While many organizations have deployed some version of a digital twin to solve a particular challenge, they usually do so on an ad hoc basis without a larger strategy or vision. This has resulted in many siloed models that are fragmented and disconnected from other critical information systems.

“We are excited to join the consortium along with our partners, including Autodesk and Microsoft, to demonstrate how users can benefit from GIS when developing digital twins,” said Matt Piper, Esri global industry director for utilities and AEC. “Esri’s technology gives customers the ability to visualize, understand, and analyze geographic information at a large scale by connecting and interacting with disparate systems.”

The digital twin is a virtual representation of the built and natural world. It allows organizations to capture, model, visualize, simulate, analyze and predict information by interconnecting many information systems to better improve decision making.

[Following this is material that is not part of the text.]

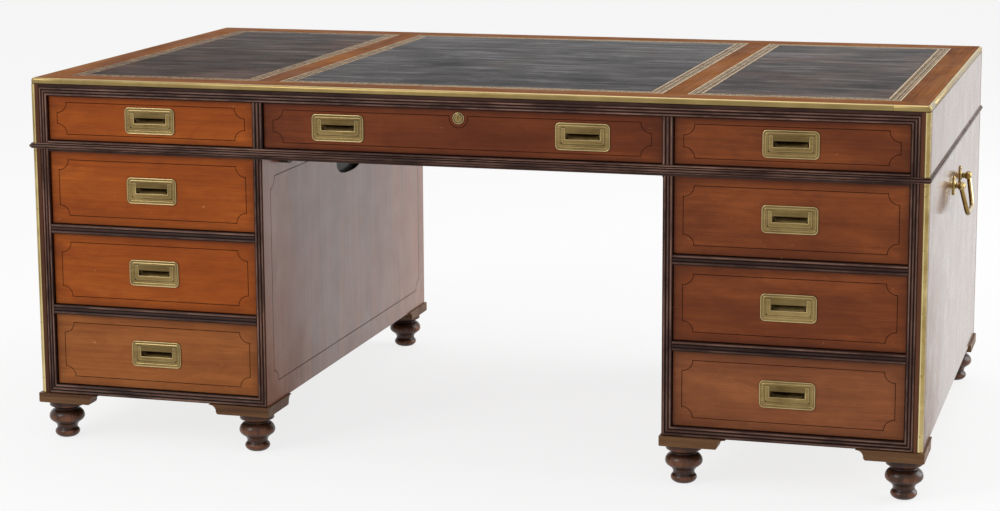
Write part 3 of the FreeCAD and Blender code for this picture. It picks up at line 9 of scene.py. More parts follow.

“Business requirements are changing, and this change is driving innovation and the adoption of more integrated solutions,” continued Piper. “Users may have created a digital twin of a facility or plant structure in the past, but it wouldn’t be connected to other systems. Esri’s ArcGIS software enables organizations to see digital twins in the context of other information models, like electric and water networks or the environment.”

The ArcGIS system is the foundation for digital twins providing reality capture, GIS and BIM integration, real-time IoT, advanced AI, and machine learning.